You may use MPI on the linux machines for the initial design,
development and debugging of the programs. Your performance measurements
for the comparisons should be done on bassi at NERSC.
Your code should conform to the following:
- You should implement each of the three improvements as stand-alone
MPI programs.
- Your programs should take n as a command line argument.
(Recall: your program is going to find and count all primes less than or
equal to n.)
Your programs should run with only one input given.
Feel free to add optional arguments if you would like,
but no other input should be required.
- Your programs should have two modes of compilation:
- DEBUG mode -- in which it should print some outputs (as explained
below)
- PERF mode -- in which it will not print any outputs.
The motivation for these two compilation modes is that when you measure
the performance of your code, you should not include the time for
input/output. Note that you should use a compilation flag (a.k.a. compile
time macro) and not a C-style if statement, because such an
if statement will affect the performance measurements. Here is
an example code fragment that can be used to mark-off sections that needs
to included only in a DEBUG mode:
#ifdef DEBUG printf("%d primes are less than or equal to %d\n", count, n); #endif
The above printf statement will be included in your compilation only when
you define DEBUG in your compilation command. That is, only
when you give mpicc -DDEBUG -o myprog myprog.c
In the absence
of this flag ( -DDEBUG ) your compiler will not include the
printf statement in the final executable.

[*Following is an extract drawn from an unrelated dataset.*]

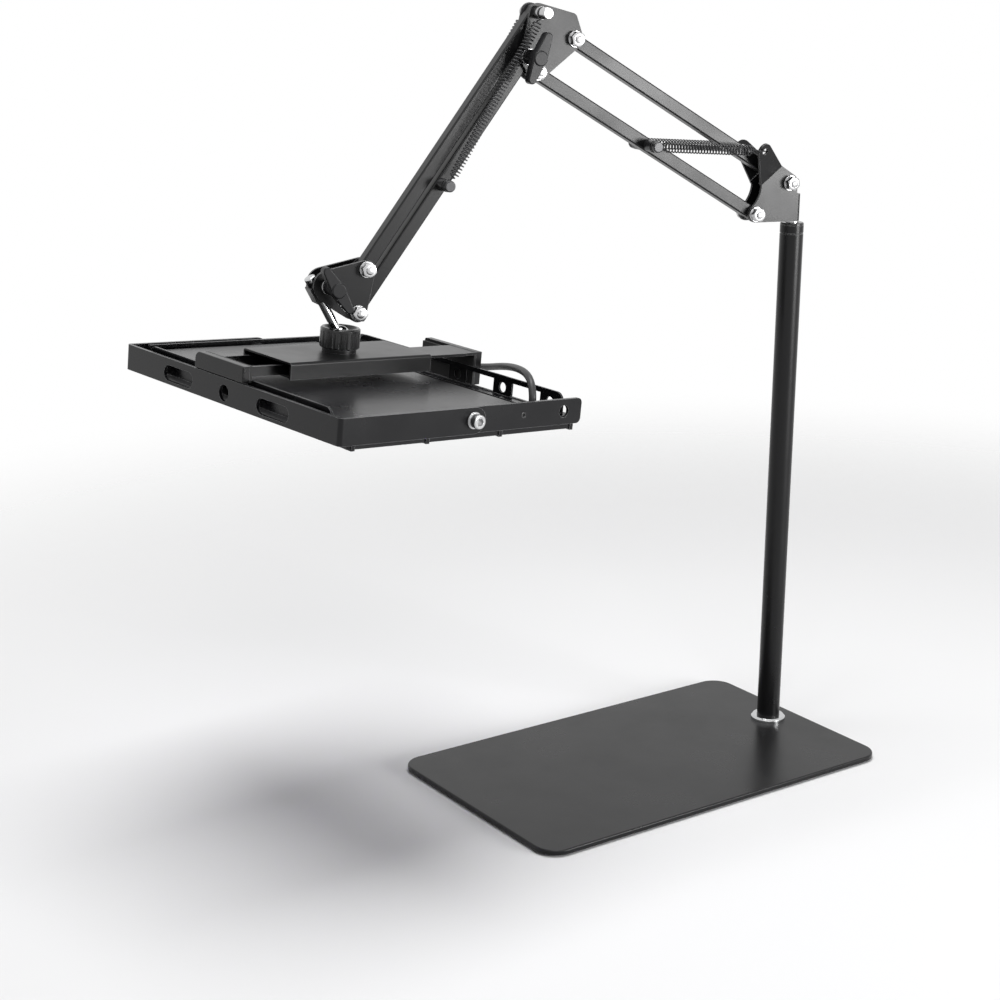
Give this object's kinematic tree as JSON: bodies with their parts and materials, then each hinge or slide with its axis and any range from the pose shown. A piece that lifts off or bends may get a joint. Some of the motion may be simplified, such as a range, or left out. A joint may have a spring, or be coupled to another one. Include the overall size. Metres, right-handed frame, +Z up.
{
  "type": "screen printing exposure lamp stand",
  "caption": "UV exposure lamp in a spring clamp on a sprung parallel arm, carried by a pole on a flat steel base.",
  "frame": {"origin": "on the pole's axis at the table's surface", "axes": "+Z up along the pole, the arm and lamp reach towards -X, the arm's nuts face -Y"},
  "size_m": [0.5259, 0.3108, 0.6043],
  "materials": {
    "powder_coat": "satin black powder coat",
    "pole_black": "smooth satin black paint",
    "lamp_black": "semi-gloss black enamel",
    "chrome": "bright chrome plating",
    "zinc_steel": "bright zinc-plated fasteners",
    "spring_steel": "blackened spring steel",
    "black_plastic": "moulded black plastic",
    "matte_black_plastic": "fine-textured moulded black plastic",
    "nylon": "black nylon bushes",
    "acetal": "natural acetal seat",
    "rubber": "black rubber",
    "cable": "black cable sheath",
    "aluminium": "black-anodised aluminium plate",
    "board": "white-coated aluminium circuit board",
    "led": "clear LED domes, lit violet",
    "window_glass": "clear tempered glass"
  },
  "bodies": {
    "base": {"base_plate": "powder_coat", "foot_pads": "rubber", "base_bolt": "zinc_steel", "flange_ring": "chrome", "pole_tube": "pole_black", "pole_bottom_plug": "zinc_steel", "pole_top_bush": "black_plastic"},
    "shoulder": {"shoulder_yoke": "powder_coat", "yoke_spindle": "zinc_steel", "shoulder_fasteners": "zinc_steel", "rear_springs": "spring_steel"},
    "rear_lower": {"rear_lower_bar": "powder_coat", "rear_lower_bushes": "nylon", "rear_spring_pin": "spring_steel"},
    "rear_upper": {"rear_upper_bar": "powder_coat", "rear_upper_bushes": "nylon"},
    "elbow": {"elbow_plates": "powder_coat", "elbow_fasteners": "zinc_steel", "elbow_spring_pin": "zinc_steel", "front_springs": "spring_steel"},
    "elbow_nut": {"elbow_wing_nut": "matte_black_plastic"},
    "front_lower": {"front_lower_bar": "powder_coat", "front_lower_bushes": "nylon", "front_spring_pin": "spring_steel"},
    "front_upper": {"front_upper_bar": "powder_coat", "front_upper_bushes": "nylon"},
    "head": {"head_plates": "powder_coat", "head_fasteners": "zinc_steel"},
    "head_nut": {"head_wing_nut": "matte_black_plastic"},
    "pivot": {"pivot_block": "powder_coat"},
    "stud": {"ball_stud": "chrome", "stud_sleeve": "black_plastic", "stud_cap_nut": "chrome"},
    "seat": {"ball_seat": "acetal"},
    "lamp": {"ball_socket": "powder_coat", "clamp_plate": "powder_coat", "clamp_floor": "powder_coat", "clamp_springs": "spring_steel", "left_jaw": "powder_coat", "left_jaw_pad": "rubber", "side_plates": "lamp_black", "heat_sink_plate": "aluminium", "left_flange": "lamp_black", "lamp_rail": "lamp_black", "driver_cover": "lamp_black", "small_screws": "zinc_steel", "led_driver": "black_plastic", "led_frame": "lamp_black", "glass_window": "window_glass", "glass_gasket": "rubber", "led_board": "board", "led_chips": "led", "glass_clips": "lamp_black", "lamp_lead": "cable", "lead_glands": "rubber", "bracket_fasteners": "zinc_steel"},
    "collar": {"lock_collar": "black_plastic"},
    "jaw": {"right_jaw": "powder_coat", "right_jaw_pad": "rubber"},
    "bracket": {"u_bracket": "lamp_black"}
  },
  "joints": [
    {"name": "shoulder_swivel", "type": "hinge", "parent": "base", "child": "shoulder", "pos_m": [0, 0, 0.4321], "axis": [0, 0, 1], "continuous": true},
    {"name": "rear_lift", "type": "hinge", "parent": "shoulder", "child": "rear_lower", "pos_m": [-0.03925, 0.00657, 0.44129], "axis": [0.165, 0.9863, 0], "range_deg": [-35, 39], "deforming": ["rear_springs"]},
    {"name": "rear_upper_pivot", "type": "hinge", "parent": "shoulder", "child": "rear_upper", "pos_m": [-0.00888, 0.00148, 0.4645], "axis": [0.165, 0.9863, 0], "range_deg": [-35, 39]},
    {"name": "elbow_level", "type": "hinge", "parent": "rear_lower", "child": "elbow", "pos_m": [-0.23065, 0.0386, 0.55515], "axis": [0.165, 0.9863, 0], "range_deg": [-39, 35]},
    {"name": "front_lift", "type": "hinge", "parent": "elbow", "child": "front_lower", "pos_m": [-0.23768, 0.03977, 0.56609], "axis": [0.165, 0.9863, 0], "range_deg": [0, 50], "deforming": ["front_springs"]},
    {"name": "front_upper_pivot", "type": "hinge", "parent": "elbow", "child": "front_upper", "pos_m": [-0.23036, 0.03855, 0.59749], "axis": [0.165, 0.9863, 0], "range_deg": [-2, 50]},
    {"name": "head_level", "type": "hinge", "parent": "front_lower", "child": "head", "pos_m": [-0.37154, 0.06217, 0.38664], "axis": [0.165, 0.9863, 0], "range_deg": [-50, 2]},
    {"name": "elbow_nut_turn", "type": "hinge", "parent": "elbow", "child": "elbow_nut", "pos_m": [-0.23768, 0.03977, 0.56609], "axis": [-0.165, -0.9863, 0], "range_deg": [0, 360]},
    {"name": "head_nut_turn", "type": "hinge", "parent": "head", "child": "head_nut", "pos_m": [-0.39299, 0.06576, 0.40753], "axis": [-0.165, -0.9863, 0], "range_deg": [0, 360]},
    {"name": "head_tilt", "type": "hinge", "parent": "head", "child": "pivot", "pos_m": [-0.39299, 0.06576, 0.40753], "axis": [0.165, 0.9863, 0], "range_deg": [-2, 25]},
    {"name": "stud_turn", "type": "hinge", "parent": "pivot", "child": "stud", "pos_m": [-0.38242, 0.06399, 0.36899], "axis": [-0.4478, 0.0749, 0.891], "range_deg": [-25, 25]},
    {"name": "ball_tilt", "type": "hinge", "parent": "stud", "child": "seat", "pos_m": [-0.38242, 0.06399, 0.36899], "axis": [0.165, 0.9863, 0], "range_deg": [-12, 8]},
    {"name": "lamp_swivel", "type": "hinge", "parent": "seat", "child": "lamp", "pos_m": [-0.38242, 0.06399, 0.36899], "axis": [0.0847, -0.0204, 0.9962], "continuous": true},
    {"name": "collar_turn", "type": "hinge", "parent": "lamp", "child": "collar", "pos_m": [-0.38335, 0.06422, 0.35804], "axis": [0.0847, -0.0204, 0.9962], "range_deg": [0, 180]},
    {"name": "jaw_slide", "type": "slide", "parent": "lamp", "child": "jaw", "axis": [0.9904, 0.1111, -0.0819], "range_m": [0, 0.008], "stiffness_N_per_m": 600, "springref_m": -0.01, "deforming": ["clamp_springs"]},
    {"name": "bracket_swing", "type": "hinge", "parent": "lamp", "child": "bracket", "pos_m": [-0.36995, 0.06188, 0.33376], "axis": [-0.109, 0.9936, 0.0296], "range_deg": [-110, 0]}
  ],
  "couplings": [
    {"joint": "rear_upper_pivot", "follows": "rear_lift", "ratio": 1},
    {"joint": "elbow_level", "follows": "rear_lift", "ratio": -1},
    {"joint": "front_upper_pivot", "follows": "front_lift", "ratio": 1},
    {"joint": "head_level", "follows": "front_lift", "ratio": -1}
  ]
}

Here is an introduction to C preprocessor directives. Check Section
7.3.7 for conditional compilation.
- You should provide a Makefile that can compile the three different
programs (three improvements from the provided code) that you are
going to turn in. Your Makefile should create executables for the DEBUG
versions of the programs, with the executables named sieve1, sieve2, sieve3
(first, second, and third implementation respectively).
- All implementations should report the running time in the same format
as the provided program.
- A recommended value of n for getting timing data on Bassi is n=2000000000
- Please provide README and job scripts you used as announced earlier.
Extra Credit
- Implement the suggestion brought up in class to begin with a few primes
already known. That is, initialize an array with the first few primes
(e.g. 2,3,5) already known and allow all processors but the first to begin
marking off their arrays while processor 0 finds the first sqrt(n) primes.
Experiment with when to broadcast the 'found' primes to the other
processors and see if you can get any gains from this method.
What/When/How to Submit:
- 11:59 PM Thu, Sept 24. MPI Programs to be submitted via checkin as
HW2. A detailed description of MPI program output will be posted here. Please read carefully and make sure
that your programs match the description.
- 2:00 PM Tue, Sept 29. Lab report (hard copy) to be handed in in
class (Distance students to submit via checkin as HW2_REPORT). If your
program has been modified between submission of program and lab report,
please turn in the new version also by checkin as HW2_PART2, and describe
clearly in your lab report, what has changed. Please note that Bassi
will be down on Tue, Sept 29. So, make sure to finish with your data
collection on Monday.
Good luck and have fun!